STATED GOAL
Using the data beneath this instruction, retype only the lines from the one that contains "Keep writing the build123d" down to the one that contains "floor.data.materials.append(m)", both included, exactly as they appear.

MATERIAL PROVIDED
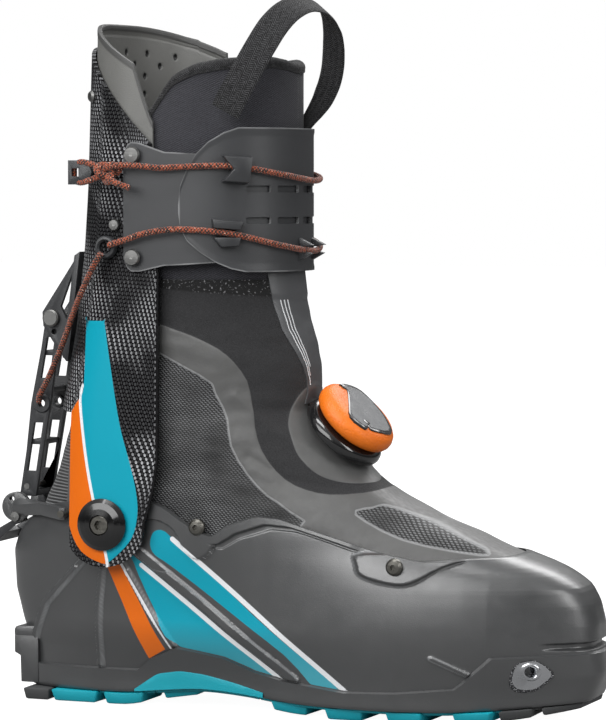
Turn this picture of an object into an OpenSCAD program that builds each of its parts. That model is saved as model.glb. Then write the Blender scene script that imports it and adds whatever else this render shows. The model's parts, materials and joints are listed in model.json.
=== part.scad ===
// Alpine touring boot, right foot. +X points to the toe, +Y to the inner side
// of the foot and +Z up. The origin is under the middle of the boot's box.

/* [Sole and shell] */
// Length of the sole from heel to toe
sole_len = 299; // [295:1:303]
// Height of the rubber lugs
lug_h = 4.5; // [4:0.1:5]
// Thickness of the lower shell's wall
shell_wall = 3; // [2.6:0.1:3.2]

/* [Ankle] */
// Distance of the ankle axis ahead of the heel
ankle_x = 55; // [54:0.5:56]
// Height of the ankle axis above the ground
ankle_z = 93; // [92:0.5:94]
// Radius of the pivot bolt's shank
pivot_r = 6; // [5:0.1:6.4]

/* [Cuff] */
// Height of the cuff's top edge at the back
cuff_top = 334; // [330:1:338]
// Thickness of the cuff's wall
cuff_wall = 2; // [1.6:0.1:2.2]
// Height of the front bands' top edge
band_top = 290; // [287:1:292]
// Height of the front bands' bottom edge
band_bottom = 219; // [218:1:223]

/* [Closures] */
// Radius of the lace dial's knob
dial_r = 21; // [18:0.5:21]
// Diameter of the closing cord
cord_d = 3; // [2.4:0.1:3.2]
// Width of the pull strap
strap_w = 17; // [14:0.5:18]
// Running clearance of every bore on its pin
fit = 0.05; // [0.02:0.01:0.08]

/* [Hidden] */
$fn = 48;

// The box of the whole boot, for the origin
tail_x = -24;
mid_x = (sole_len + tail_x) / 2;

// Outline of the foot: height, then the rearmost and the foremost point there
rear_x = [[6, 1], [12, 0], [28, -1], [38, -6], [55, -11], [75, -12], [85, -8.5], [95, -3], [106, 1.5],
    [118, 6], [150, 16], [165, 20.5], [185, 24], [220, 28.5]];
front_x = [[6, sole_len - 6], [12, sole_len - 3], [21, sole_len], [48, sole_len - 2],
    [58, sole_len - 4.5], [66, sole_len - 9], [72, sole_len - 18], [76, sole_len - 27], [80, sole_len - 39],
    [84, sole_len - 49], [88, 242], [96, 221], [108, 198], [118, 184], [125, 178.5], [137, 166.5],
    [149, 154.5], [156, 154.5], [171, 154.5], [204, 147], [220, 145]];
// Half widths along the foot at the sole, at the widest level and at the ankle
sole_w = [[0, 33], [40, 33], [75, 31], [115, 31], [160, 40], [205, 47], [242, 43], [268, 35], [299, 31]];
wide_w = [[-12, 37], [40, 41], [110, 41], [160, 46], [205, 51], [250, 49], [299, 37]];
high_w = [[-12, 43], [55, 45], [110, 44.8], [160, 44.5], [205, 46], [260, 46]];
// Height of the sole's tread line along the foot
tread_z = [[0, 0], [60, 0], [75, 3], [100, 7], [125, 5], [150, 1], [170, 0], [230, 0], [262, 3], [299, 9]];
// Height of the shell's rim along the foot
rim_z = [[-12, 79], [-8, 80], [-2, 90], [4, 98], [20, 101], [50, 106], [78, 105], [92, 104], [99, 101],
    [106, 94], [114, 88], [130, 94], [154, 99], [167, 98], [178, 92], [192, 84], [206, 79], [230, 80],
    [256, 80.5]];

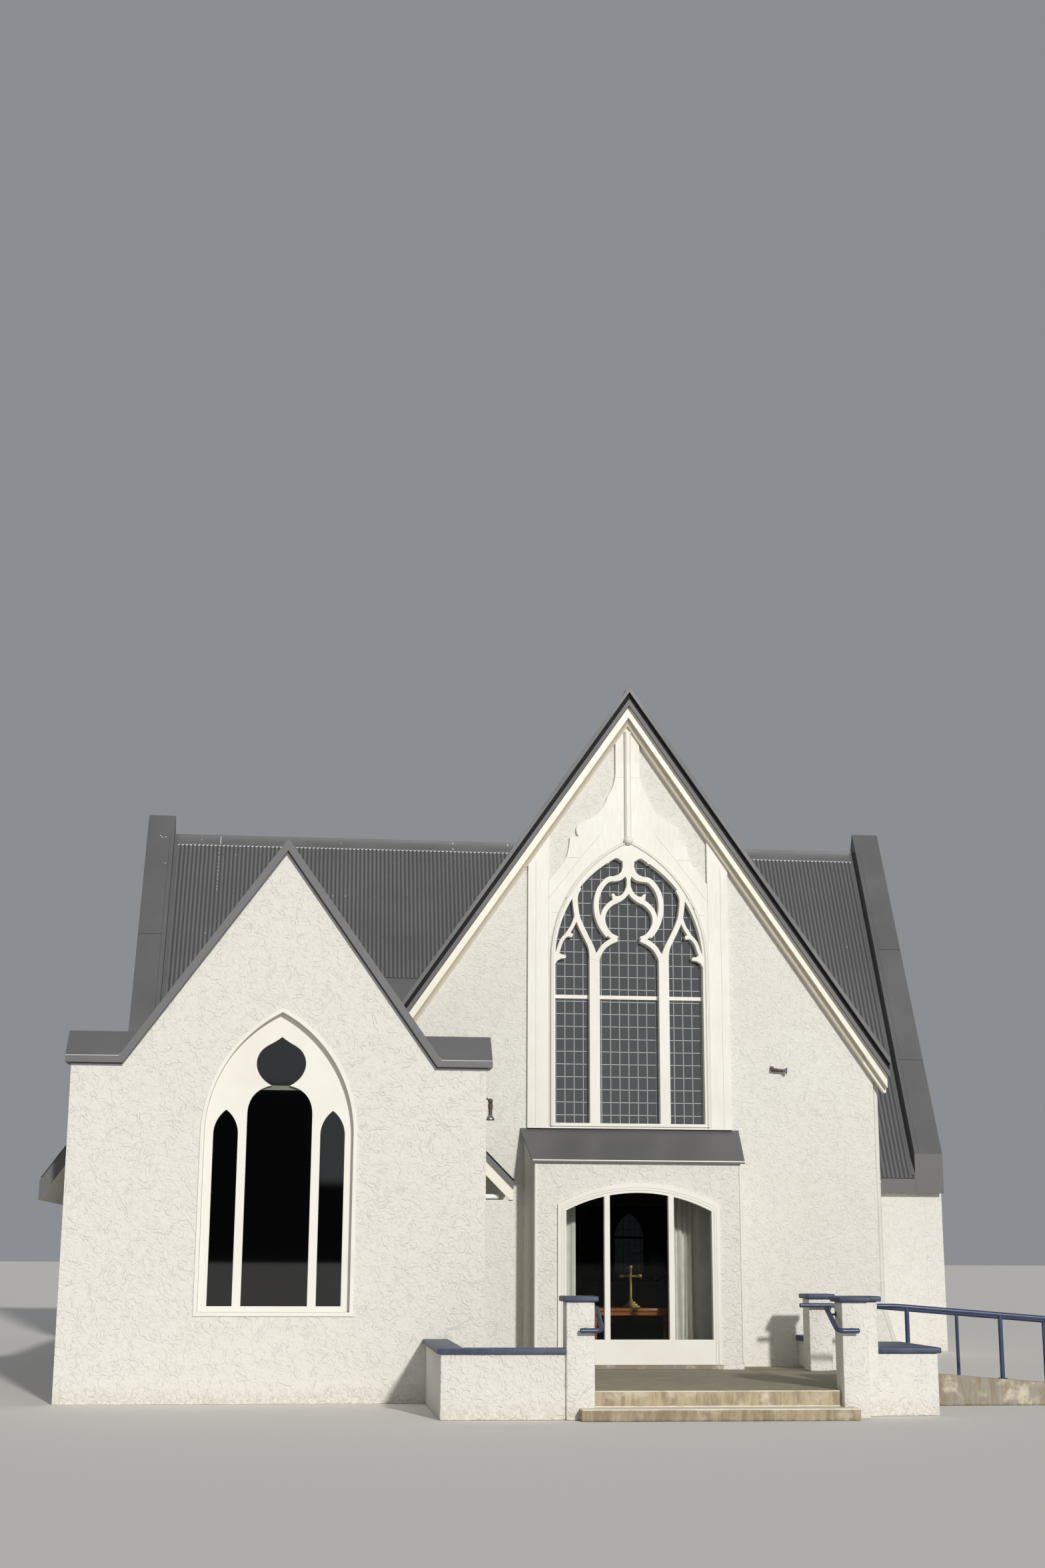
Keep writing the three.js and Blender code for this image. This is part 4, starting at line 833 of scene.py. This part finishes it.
def valley(line, start, end):
    """A strip on the nave's slope beside a lower roof, which stands under the line."""
    rows = [[], []]
    for i in range(21):
        x = start + (end - start) * i / 20
        for row, up in zip(rows, (0.0, 0.16)):
            z = line(x) + up
            row.append(Vector((x, nave_meets(z), z)) + nave_front.normal * 0.004)
    valleys.strip(rows)


valley(gable_line, -0.05, VALLEY_X)
valley(gable_line, 0.05, GABLE_REACH)
valley(wing_line, -6.5, VALLEY_X)
for slope, start, end in ((gable_left, 0.2, 8.3), (wing_right, 1.65, 9.75)):
    t = slope.reach(VALLEY_Z)
    valleys.strip([[slope.point(start, u, 0.004), slope.point(end, u, 0.004)] for u in (t - 0.14, t)])
valleys.piece("valley_flashings", FLASHING, "roof_metal", tidy=False)

# %% [markdown]
# Screws hold the sheets on every third crest, in rows 900 mm apart. A few have lost their
# colour. Pale sealant shows at the joints of the ridge cap.

# %% Screws and sealant
screws, bright = Builder(), Builder()


def screw(build, slope, s, t, h, radius=0.008):
    centre = slope.point(s, t, h)
    loops = []
    for up, r in ((0, radius * 1.3), (0.002, radius * 1.3), (0.002, radius), (0.007, radius * 0.9)):
        loops.append(circle(centre + slope.normal * up, slope.along, slope.down, r, 6))
    build.loft(loops)


FIRST_ROW, ROW_GAP, FADED_SHARE = 0.45, 0.9, 0.03


def screw_rows(slope, length, lowest, every=3):
    for k in range(1, int(length / SHEET_PITCH) // every):
        s = k * every * SHEET_PITCH
        end = slope.reach(lowest(slope.point(s, 0)))
        t = FIRST_ROW
        while t < end - 0.05:
            faded = random.random() < FADED_SHARE
            screw(bright if faded else screws, slope, s, t, CREST)
            t += ROW_GAP


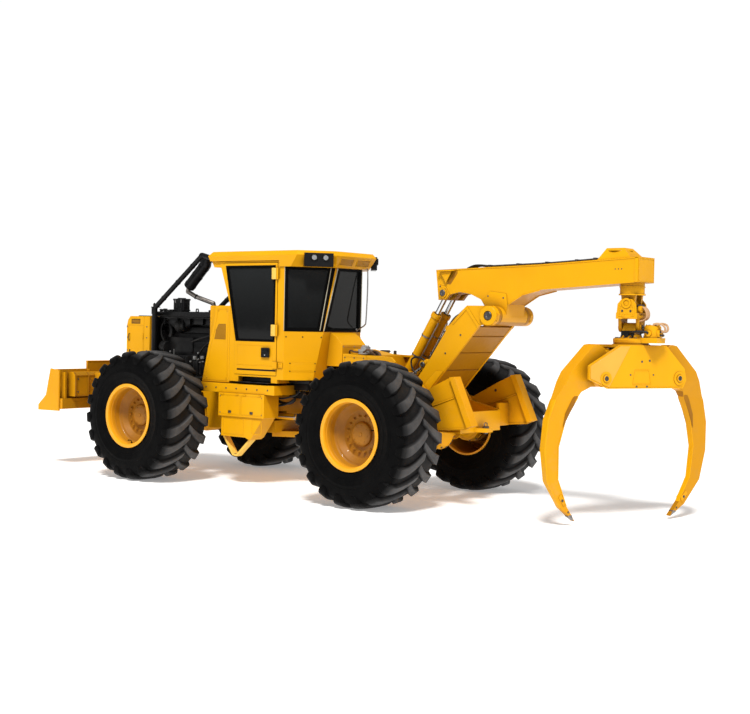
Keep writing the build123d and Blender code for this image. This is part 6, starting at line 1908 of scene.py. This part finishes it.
# ------------------------------------------------------------ stage, light, camera
def make_stage():
    bpy.ops.mesh.primitive_plane_add(size=400, location=(0, 0, 0))
    floor = bpy.context.object
    floor.name = "studio_floor"
    m, nt, bs = new_mat("pale_floor")
    co = coords(nt)
    nt.links.new(ramp(nt, noise(nt, co, 0.8, 3, 0.5), [(0.3, (0.93, 0.93, 0.93)), (0.7, (0.95, 0.95, 0.95))]), bs.inputs["Base Color"])
    bs.inputs["Roughness"].default_value = 0.9
    bs.inputs["Specular IOR Level"].default_value = 0.1
    # the paper is lit evenly from behind as well, so shadows on it stay pale
    bs.inputs["Emission Color"].default_value = (1.0, 0.99, 0.99, 1)
    bs.inputs["Emission Strength"].default_value = 0.26
    floor.data.materials.append(m)

    w = bpy.data.worlds.new("studio")
    SC.world = w
    w.use_nodes = True
    wt = w.node_tree
    bg = wt.nodes["Background"]
    lp = wt.nodes.new("ShaderNodeLightPath")
    bg.inputs[0].default_value = (1.0, 1.0, 1.0, 1)
    # plain white paper behind, softer as a light
    wt.links.new(math_node(wt, "MULTIPLY_ADD", lp.outputs["Is Camera Ray"], 0.70, 0.32), bg.inputs[1])

    sun = bpy.data.lights.new("soft_sun", "SUN")
    sun.energy = 3.45
    sun.angle = math.radians(12)
    sun.color = (1.0, 0.985, 0.96)
    so = bpy.data.objects.new("soft_sun", sun)
    SC.collection.objects.link(so)
    # comes over the machine's rear left, high
    d = Vector((0.30, -0.50, -0.81))
    so.rotation_mode = "QUATERNION"
    so.rotation_quaternion = d.to_track_quat("-Z", "Y")


    # a wide soft light behind the machine, for the faces that look back
    ar = bpy.data.lights.new("rear_softbox", "AREA")
    ar.shape = "RECTANGLE"
    ar.size, ar.size_y = 12.0, 6.0
    ar.energy = 110.0
    ar.color = (1.0, 0.99, 0.97)
    ao = bpy.data.objects.new("rear_softbox", ar)
    SC.collection.objects.link(ao)
    ao.location = (-17.0, 3.0, 7.0)
    ao.rotation_mode = "QUATERNION"
    ao.rotation_quaternion = Vector((17.0, -3.0, -5.6)).to_track_quat("-Z", "Y")
    ao.visible_camera = False


def make_camera():
    cam = bpy.data.cameras.new("view")
    cam.sensor_width = 36.0
    cam.sensor_fit = "HORIZONTAL"
    cam.lens = 62.26
    cam.clip_start, cam.clip_end = 0.1, 600
    co = bpy.data.objects.new("view", cam)
    SC.collection.objects.link(co)
    yaw, pitch, roll = math.radians(-52.341), math.radians(-1.530), math.radians(1.157)
    f = Vector((math.cos(pitch) * math.cos(yaw), math.cos(pitch) * math.sin(yaw), math.sin(pitch)))
    r = f.cross(Vector((0, 0, 1))).normalized()
    u = r.cross(f)
    r2 = r * math.cos(roll) + u * math.sin(roll)
    u2 = u * math.cos(roll) - r * math.sin(roll)
    m = Matrix((r2, u2, -f)).transposed().to_4x4()
    m.translation = Vector((-11.0635, 13.5467, 2.2331))
    co.matrix_world = m
    SC.camera = co


make_stage()
make_camera()
SC.view_settings.view_transform = "Standard"
SC.view_settings.look = "None"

CORRECT OUTPUT
Keep writing the build123d and Blender code for this image. This is part 6, starting at line 1908 of scene.py. This part finishes it.
# ------------------------------------------------------------ stage, light, camera
def make_stage():
    bpy.ops.mesh.primitive_plane_add(size=400, location=(0, 0, 0))
    floor = bpy.context.object
    floor.name = "studio_floor"
    m, nt, bs = new_mat("pale_floor")
    co = coords(nt)
    nt.links.new(ramp(nt, noise(nt, co, 0.8, 3, 0.5), [(0.3, (0.93, 0.93, 0.93)), (0.7, (0.95, 0.95, 0.95))]), bs.inputs["Base Color"])
    bs.inputs["Roughness"].default_value = 0.9
    bs.inputs["Specular IOR Level"].default_value = 0.1
    # the paper is lit evenly from behind as well, so shadows on it stay pale
    bs.inputs["Emission Color"].default_value = (1.0, 0.99, 0.99, 1)
    bs.inputs["Emission Strength"].default_value = 0.26
    floor.data.materials.append(m)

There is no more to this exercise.